» **Given exercise**: Each line that follows should be printed again exactly as it stands.

» **Dataset section**:
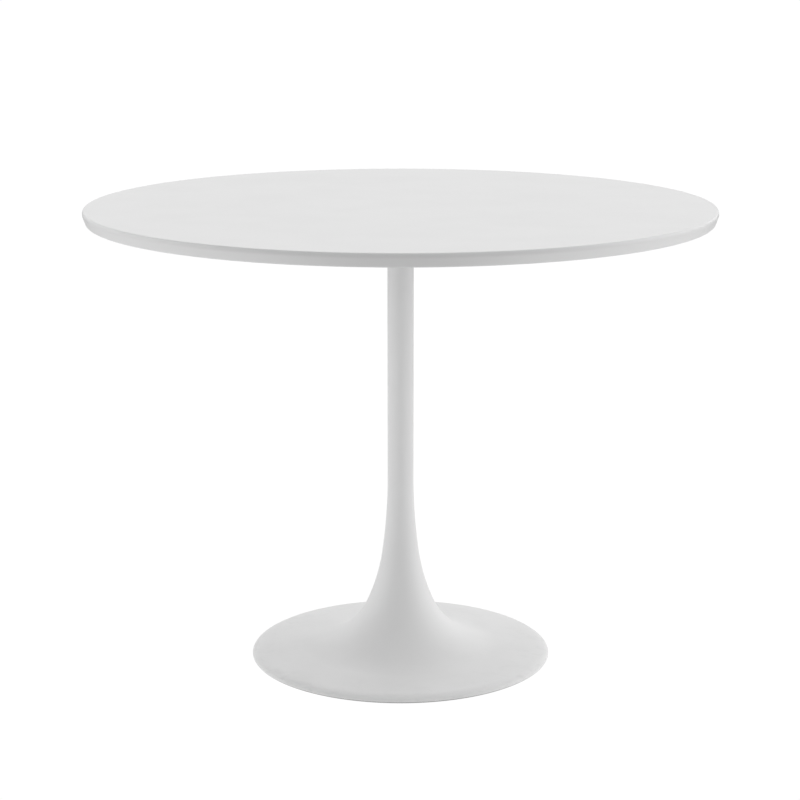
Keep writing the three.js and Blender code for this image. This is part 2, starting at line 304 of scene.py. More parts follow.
def pierced(inner, outer, circle, count, levels, reach=8, sides=6, rings=6):
    """A ring between two radii with round holes centred on a circle.

    Round each hole is a patch, reach segments to either side.  Every point of the patch's outline
    looks at the hole's centre, and the patch runs in straight lines from the hole's edge to the
    outline.  Plain sectors fill the ring between the patches.  levels lists (hole radius, height)
    rows, where height is a number or a function of radius: the face is at the first, and the wall
    of the hole follows the rest.
    """
    half = reach * TURN / SEGMENTS
    along, up = np.linspace(-half, half, 2 * reach + 1), np.linspace(inner, outer, sides + 1)
    radius = np.concatenate([
        np.full(2 * reach, inner), up[:-1], np.full(2 * reach, outer), up[:0:-1], [inner],
    ])
    angle = np.concatenate([
        along[:-1], np.full(sides, half), along[:0:-1], np.full(sides, -half), [-half],
    ])
    outline = np.stack([radius * np.cos(angle), radius * np.sin(angle)], 1)
    towards = outline - [circle, 0]
    towards /= np.linalg.norm(towards, axis=1, keepdims=True)

    def raised(flat, height):
        at = height(np.linalg.norm(flat, axis=-1)) if callable(height) else np.full(flat.shape[:-1], height)
        return np.concatenate([flat, at[..., None]], -1)

    rims = [(np.array([circle, 0]) + size * towards, height) for size, height in levels]
    share = np.linspace(0, 1, rings + 1)[:, None, None]
    face = raised((1 - share) * rims[0][0] + share * outline, levels[0][1])
    wall = np.stack([raised(rim, height) for rim, height in rims])
    rest = np.linspace(half, TURN / count - half, SEGMENTS // count - 2 * reach + 1)
    spokes = np.stack([np.cos(rest), np.sin(rest)], 1)
    plain = raised(up[:, None, None] * spokes, levels[0][1])
    angles = TURN * np.arange(count) / count
    return [*turned_to(face, angles), *turned_to(plain, angles), *turned_to(wall, angles)]


def threaded(crest, root, pitch, bottom, top, facets=SMALL_SEGMENTS, lead=1.0):
    """A screw thread: the radius falls from crest to root and back once in each pitch of rise, and
    that wave climbs one pitch in a turn.  It fades to the root over lead pitches at both ends."""
    height = np.linspace(bottom, top, int(round((top - bottom) / pitch * 10)) + 1)[:, None]
    angle = np.linspace(0, TURN, facets + 1)[None, :]
    phase = (height / pitch - angle / TURN) % 1
    steep, flat = 1.7, 0.25  # slope of the flanks, and how far the wave is cut off at the root
    tooth = np.clip(steep * (1 - np.abs(2 * phase - 1)) - flat, 0, 1)
    ends = np.clip(np.minimum(height - bottom, top - height) / (lead * pitch), 0, 1)
    return columns(root + (crest - root) * tooth * ends, height[:, 0])


def hexagon(flat, facets=SMALL_SEGMENTS):
    """Radius of a hexagon at each angle, flat being half the distance across its flats."""
    angle = np.linspace(0, TURN, facets + 1)
    return flat / np.cos((angle + np.pi / 6) % (np.pi / 3) - np.pi / 6)


# ------------------------------------------------------------------ meshes and pieces


def faces_of(rows, columns_, start):
    """Corner numbers of the faces between neighbouring points of a grid, numbered row by row."""
    index = np.arange(rows * columns_).reshape(rows, columns_) + start
    corners = (index[:-1, :-1], index[:-1, 1:], index[1:, 1:], index[1:, :-1])
    return np.stack(corners, -1).reshape(-1, 4)


def run_of(grid):
    """For each point, its share of the way across the grid, and how far it is down it in metres."""
    steps = np.linalg.norm(np.diff(grid, axis=0), axis=2).mean(1)
    down = np.concatenate([[0], np.cumsum(steps)])[:, None]
    across = np.linspace(0, 1, grid.shape[1])[None, :]
    return np.stack(np.broadcast_arrays(across, down), -1).reshape(-1, 2)


def mark_arrises(mesh):
    """How sharply the surface turns outwards at each vertex: 1 for a radius of 1 mm or less.

    Along an edge that is the change of the normal along the edge, over its length.  A vertex takes
    twice the mean of its edges, because the surface turns across an arris and not along it.
    """
    count = len(mesh.vertices)
    points = np.empty(count * 3, np.float32)
    mesh.vertices.foreach_get("co", points)
    normals = np.empty(count * 3, np.float32)
    mesh.vertex_normals.foreach_get("vector", normals)
    ends = np.empty(len(mesh.edges) * 2, np.int32)
    mesh.edges.foreach_get("vertices", ends)
    ends = ends.reshape(-1, 2)
    along = np.diff(points.reshape(-1, 3)[ends], axis=1)[:, 0]
    change = np.diff(normals.reshape(-1, 3)[ends], axis=1)[:, 0]
    turning = (along * change).sum(1) / (along**2).sum(1)
    total = np.bincount(ends.ravel(), np.repeat(turning, 2), minlength=count)
    edges = np.bincount(ends.ravel(), minlength=count)
    sharpness = np.clip(2 * total / edges * MM, 0, 1)
    mesh.attributes.new("arris", "FLOAT", "POINT").data.foreach_set("value", sharpness.astype(np.float32))


def solid(name, grids, smooth=35):
    """One closed mesh from grids that meet at their edges: doubles merged, faces turned outwards.

    Its UV map "run" holds the share of the way across each grid and the metres down it, and its
    attribute "arris" how sharp its outer edges are.
    """
    grids = [np.asarray(grid, float) for grid in grids]
    starts = np.cumsum([0] + [grid.shape[0] * grid.shape[1] for grid in grids[:-1]])
    points = np.concatenate([grid.reshape(-1, 3) for grid in grids])
    faces = np.concatenate([faces_of(*grid.shape[:2], start) for grid, start in zip(grids, starts)])
    mesh = bpy.data.meshes.new(name)
    mesh.from_pydata(points.tolist(), [], faces.tolist())
    runs = np.concatenate([run_of(grid) for grid in grids])
    mesh.uv_layers.new(name="run").data.foreach_set("uv", runs[faces].ravel().astype(np.float32))
    work = bmesh.new()
    work.from_mesh(mesh)
    bmesh.ops.remove_doubles(work, verts=work.verts, dist=SAME_POINT)
    bmesh.ops.dissolve_degenerate(work, edges=work.edges, dist=NO_LENGTH)
    loose = [vertex for vertex in work.verts if not vertex.link_faces]
    bmesh.ops.delete(work, geom=loose, context="VERTS")
    bmesh.ops.recalc_face_normals(work, faces=work.faces)
    open_ = [edge for edge in work.edges if not edge.is_manifold]
    if open_:
        raise ValueError(f"{name} is open along {len(open_)} edges, near {open_[0].verts[0].co[:]}")
    work.to_mesh(mesh)
    work.free()
    mesh.polygons.foreach_set("use_smooth", np.ones(len(mesh.polygons), bool))
    mark_arrises(mesh)
    mesh.set_sharp_from_angle(angle=np.radians(smooth))
    return mesh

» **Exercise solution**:
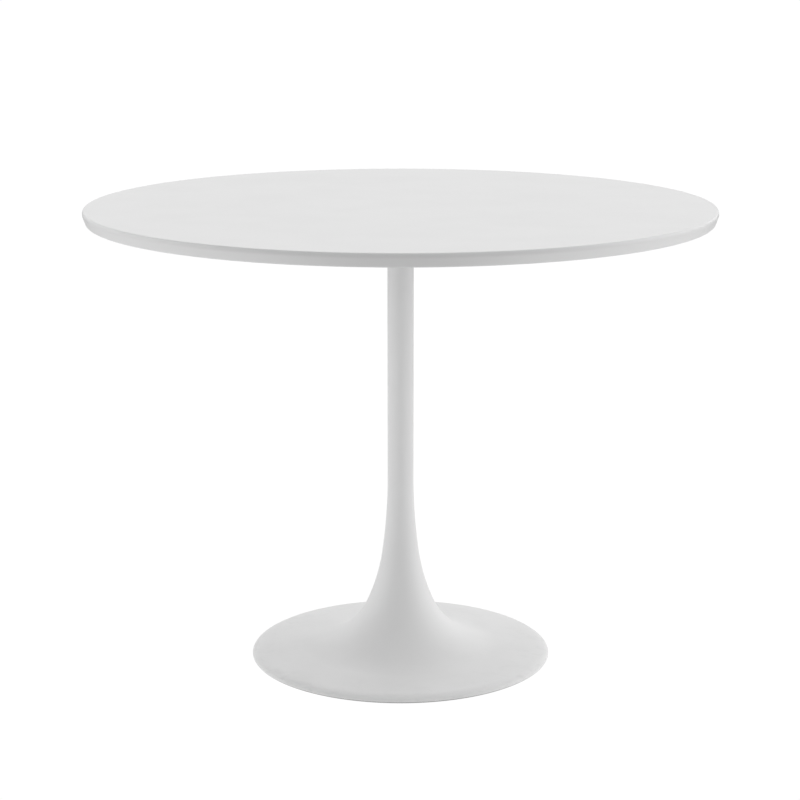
Keep writing the three.js and Blender code for this image. This is part 2, starting at line 304 of scene.py. More parts follow.
def pierced(inner, outer, circle, count, levels, reach=8, sides=6, rings=6):
    """A ring between two radii with round holes centred on a circle.

    Round each hole is a patch, reach segments to either side.  Every point of the patch's outline
    looks at the hole's centre, and the patch runs in straight lines from the hole's edge to the
    outline.  Plain sectors fill the ring between the patches.  levels lists (hole radius, height)
    rows, where height is a number or a function of radius: the face is at the first, and the wall
    of the hole follows the rest.
    """
    half = reach * TURN / SEGMENTS
    along, up = np.linspace(-half, half, 2 * reach + 1), np.linspace(inner, outer, sides + 1)
    radius = np.concatenate([
        np.full(2 * reach, inner), up[:-1], np.full(2 * reach, outer), up[:0:-1], [inner],
    ])
    angle = np.concatenate([
        along[:-1], np.full(sides, half), along[:0:-1], np.full(sides, -half), [-half],
    ])
    outline = np.stack([radius * np.cos(angle), radius * np.sin(angle)], 1)
    towards = outline - [circle, 0]
    towards /= np.linalg.norm(towards, axis=1, keepdims=True)

    def raised(flat, height):
        at = height(np.linalg.norm(flat, axis=-1)) if callable(height) else np.full(flat.shape[:-1], height)
        return np.concatenate([flat, at[..., None]], -1)

    rims = [(np.array([circle, 0]) + size * towards, height) for size, height in levels]
    share = np.linspace(0, 1, rings + 1)[:, None, None]
    face = raised((1 - share) * rims[0][0] + share * outline, levels[0][1])
    wall = np.stack([raised(rim, height) for rim, height in rims])
    rest = np.linspace(half, TURN / count - half, SEGMENTS // count - 2 * reach + 1)
    spokes = np.stack([np.cos(rest), np.sin(rest)], 1)
    plain = raised(up[:, None, None] * spokes, levels[0][1])
    angles = TURN * np.arange(count) / count
    return [*turned_to(face, angles), *turned_to(plain, angles), *turned_to(wall, angles)]


def threaded(crest, root, pitch, bottom, top, facets=SMALL_SEGMENTS, lead=1.0):
    """A screw thread: the radius falls from crest to root and back once in each pitch of rise, and
    that wave climbs one pitch in a turn.  It fades to the root over lead pitches at both ends."""
    height = np.linspace(bottom, top, int(round((top - bottom) / pitch * 10)) + 1)[:, None]
    angle = np.linspace(0, TURN, facets + 1)[None, :]
    phase = (height / pitch - angle / TURN) % 1
    steep, flat = 1.7, 0.25  # slope of the flanks, and how far the wave is cut off at the root
    tooth = np.clip(steep * (1 - np.abs(2 * phase - 1)) - flat, 0, 1)
    ends = np.clip(np.minimum(height - bottom, top - height) / (lead * pitch), 0, 1)
    return columns(root + (crest - root) * tooth * ends, height[:, 0])


def hexagon(flat, facets=SMALL_SEGMENTS):
    """Radius of a hexagon at each angle, flat being half the distance across its flats."""
    angle = np.linspace(0, TURN, facets + 1)
    return flat / np.cos((angle + np.pi / 6) % (np.pi / 3) - np.pi / 6)


# ------------------------------------------------------------------ meshes and pieces


def faces_of(rows, columns_, start):
    """Corner numbers of the faces between neighbouring points of a grid, numbered row by row."""
    index = np.arange(rows * columns_).reshape(rows, columns_) + start
    corners = (index[:-1, :-1], index[:-1, 1:], index[1:, 1:], index[1:, :-1])
    return np.stack(corners, -1).reshape(-1, 4)


def run_of(grid):
    """For each point, its share of the way across the grid, and how far it is down it in metres."""
    steps = np.linalg.norm(np.diff(grid, axis=0), axis=2).mean(1)
    down = np.concatenate([[0], np.cumsum(steps)])[:, None]
    across = np.linspace(0, 1, grid.shape[1])[None, :]
    return np.stack(np.broadcast_arrays(across, down), -1).reshape(-1, 2)


def mark_arrises(mesh):
    """How sharply the surface turns outwards at each vertex: 1 for a radius of 1 mm or less.

    Along an edge that is the change of the normal along the edge, over its length.  A vertex takes
    twice the mean of its edges, because the surface turns across an arris and not along it.
    """
    count = len(mesh.vertices)
    points = np.empty(count * 3, np.float32)
    mesh.vertices.foreach_get("co", points)
    normals = np.empty(count * 3, np.float32)
    mesh.vertex_normals.foreach_get("vector", normals)
    ends = np.empty(len(mesh.edges) * 2, np.int32)
    mesh.edges.foreach_get("vertices", ends)
    ends = ends.reshape(-1, 2)
    along = np.diff(points.reshape(-1, 3)[ends], axis=1)[:, 0]
    change = np.diff(normals.reshape(-1, 3)[ends], axis=1)[:, 0]
    turning = (along * change).sum(1) / (along**2).sum(1)
    total = np.bincount(ends.ravel(), np.repeat(turning, 2), minlength=count)
    edges = np.bincount(ends.ravel(), minlength=count)
    sharpness = np.clip(2 * total / edges * MM, 0, 1)
    mesh.attributes.new("arris", "FLOAT", "POINT").data.foreach_set("value", sharpness.astype(np.float32))


def solid(name, grids, smooth=35):
    """One closed mesh from grids that meet at their edges: doubles merged, faces turned outwards.

    Its UV map "run" holds the share of the way across each grid and the metres down it, and its
    attribute "arris" how sharp its outer edges are.
    """
    grids = [np.asarray(grid, float) for grid in grids]
    starts = np.cumsum([0] + [grid.shape[0] * grid.shape[1] for grid in grids[:-1]])
    points = np.concatenate([grid.reshape(-1, 3) for grid in grids])
    faces = np.concatenate([faces_of(*grid.shape[:2], start) for grid, start in zip(grids, starts)])
    mesh = bpy.data.meshes.new(name)
    mesh.from_pydata(points.tolist(), [], faces.tolist())
    runs = np.concatenate([run_of(grid) for grid in grids])
    mesh.uv_layers.new(name="run").data.foreach_set("uv", runs[faces].ravel().astype(np.float32))
    work = bmesh.new()
    work.from_mesh(mesh)
    bmesh.ops.remove_doubles(work, verts=work.verts, dist=SAME_POINT)
    bmesh.ops.dissolve_degenerate(work, edges=work.edges, dist=NO_LENGTH)
    loose = [vertex for vertex in work.verts if not vertex.link_faces]
    bmesh.ops.delete(work, geom=loose, context="VERTS")
    bmesh.ops.recalc_face_normals(work, faces=work.faces)
    open_ = [edge for edge in work.edges if not edge.is_manifold]
    if open_:
        raise ValueError(f"{name} is open along {len(open_)} edges, near {open_[0].verts[0].co[:]}")
    work.to_mesh(mesh)
    work.free()
    mesh.polygons.foreach_set("use_smooth", np.ones(len(mesh.polygons), bool))
    mark_arrises(mesh)
    mesh.set_sharp_from_angle(angle=np.radians(smooth))
    return mesh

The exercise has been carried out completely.